Input devices directly impact modeling speed and precision. A high-DPI mouse with customizable weights reduces wrist strain during 8-hour modeling sessions. 3Dconnexion SpaceMouse devices transform navigation in 3D viewports, while programmable keypads like the Logitech G13 or Elgato Stream Deck automate repetitive tasks. These peripherals cost far less than core components but deliver disproportionate workflow improvements.
Warranty and Support: Protecting Your Professional Investment
Professional workstations require enterprise-grade support, not consumer warranties that expect you to ship your system for weeks. On-site warranties with next-business-day service minimize downtime when components fail. Some workstation vendors offer loaner programs, shipping you a temporary replacement while yours undergoes repair.
Component-level warranties vary dramatically. High-end CPUs and motherboards often include three-year warranties, while power supplies and memory might offer lifetime coverage. Document your purchase dates and serial numbers in a spreadsheet; RMA processes demand this information and having it readily available accelerates replacements.
Consider the cost of downtime when evaluating warranty options. A $200 extended warranty seems expensive until a failed motherboard costs you three days of billable hours. For freelance professionals, business interruption insurance complements hardware warranties, covering lost income during repairs. Large studios should maintain spare workstations or hot-swappable components to eliminate downtime entirely.
Frequently Asked Questions
What’s the minimum RAM requirement for serious 3D rendering work?
For professional production work, 64GB represents the practical minimum for handling complex scenes without constant memory management. Architectural visualizations with detailed cityscapes or character work with high-resolution textures easily exceed 32GB during final renders. Start with 64GB in a quad-channel configuration, with a clear upgrade path to 128GB as project complexity grows.
Is liquid cooling necessary for rendering workstations?
Not strictly necessary, but highly recommended for high-core-count CPUs and multi-GPU setups. Quality air coolers perform admirably for CPUs up to 250W, but liquid cooling excels at relocating heat away from critical components and maintaining lower noise levels during extended renders.
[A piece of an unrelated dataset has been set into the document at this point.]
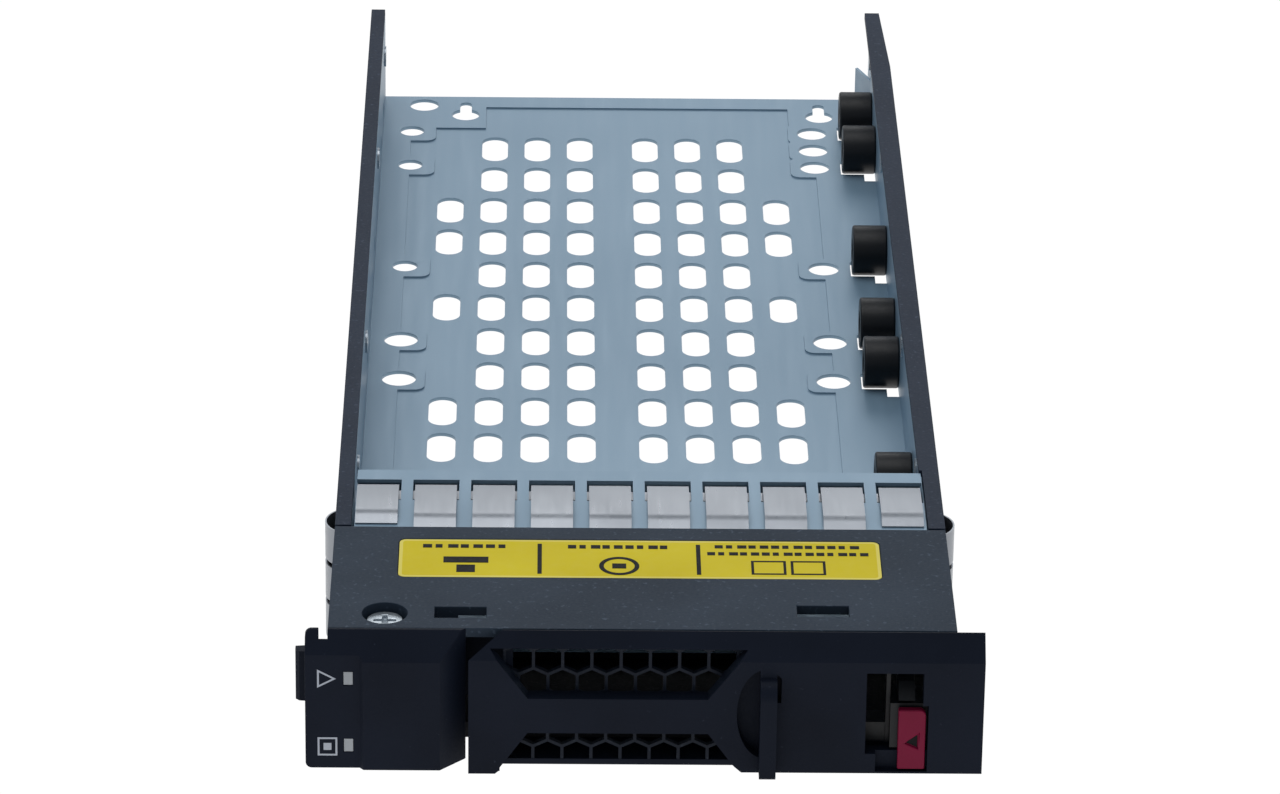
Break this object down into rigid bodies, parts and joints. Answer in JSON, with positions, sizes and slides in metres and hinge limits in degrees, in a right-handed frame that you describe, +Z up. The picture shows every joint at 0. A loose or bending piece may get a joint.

The real value lies in consistent thermal performance that prevents throttling during 8+ hour workloads.
How much storage speed impacts rendering times?
Direct rendering performance sees minimal impact beyond a decent NVMe drive, but workflow efficiency improves dramatically. Scene load times, asset browsing, and saving large files happen constantly throughout the day. A slow drive that adds 30 seconds to each save operation costs you hours monthly. Invest in PCIe 4.0 NVMe for your active project drive; secondary storage can use slower, high-capacity drives.
Should I choose a consumer or professional GPU for rendering?
Professional cards offer larger VRAM capacities, certified drivers for DCC applications, and superior multi-GPU scaling. However, consumer GPUs deliver 90% of the rendering performance at 50% of the cost. If your scenes fit within consumer VRAM limits and you don’t require vendor support contracts, consumer cards provide better value. Studios requiring stability guarantees and maximum memory should invest in professional lines.
How do I calculate the right PSU wattage?
Sum the TDP of all components (CPU, GPUs, motherboard, drives), then multiply by 1.4 to determine ideal wattage. For example, a 250W CPU + 350W GPU + 100W for other components = 700W total. Multiply by 1.4 = 980W, so select a 1000W unit. This ensures the PSU operates in its efficiency sweet spot (50-80% load) and provides headroom for transient spikes that trip lower-capacity units.
Can I mix different GPU models in one workstation?
Most GPU renderers support mixed GPUs, but with caveats. The renderer will use the lowest common VRAM amount across all cards, wasting memory on higher-capacity GPUs. Driver compatibility can become complex, and performance scaling becomes unpredictable. For best results, use identical GPUs. If mixing is necessary, pair cards from the same architecture family (e.g., all Ampere or all RDNA3) to minimize compatibility issues.
What monitor specs truly matter for 3D artists?
Color accuracy and uniformity trump resolution. A 27-inch 1440p display with 99% Adobe RGB coverage and hardware calibration outperforms a generic 4K panel for professional work. Minimum brightness of 300 nits, contrast ratio above 1000:1, and factory calibration report are essential. For HDR workflows, seek displays with local dimming zones and VESA DisplayHDR 1000 certification to accurately judge lighting.
How often should I upgrade my rendering workstation?
A well-specified workstation remains viable for 4-5 years if you prioritize upgradeability. Upgrade GPUs every 2-3 generations for significant performance jumps, while CPUs can last 3-4 years. RAM and storage evolve more slowly—128GB will likely remain sufficient for 5+ years. The key is buying into a platform with socket longevity and PCIe headroom, allowing incremental upgrades rather than complete rebuilds.
Does overclocking help or hurt rendering stability?
Modest, tested overclocks can improve render times 5-10%, but aggressive overclocking introduces instability that manifests as mysterious crashes after hours of rendering. Professional environments prioritize reliability over marginal gains. Undervolting often proves more beneficial, reducing temperatures and allowing sustained boost clocks without sacrificing stability. If you overclock, stress-test for 24+ hours and verify results with real rendering workloads, not just synthetic benchmarks.
What’s the biggest bottleneck in most rendering workstations?
Memory bandwidth and capacity constraints cause more performance issues than CPU or GPU limitations. Users pair 64-core CPUs with dual-channel memory configurations, or attempt GPU rendering with insufficient VRAM. The second most common bottleneck is thermal throttling from inadequate cooling, which silently reduces performance by 10-20% during extended renders. Always verify that your cooling solution can handle sustained 100% loads, not just brief benchmarks.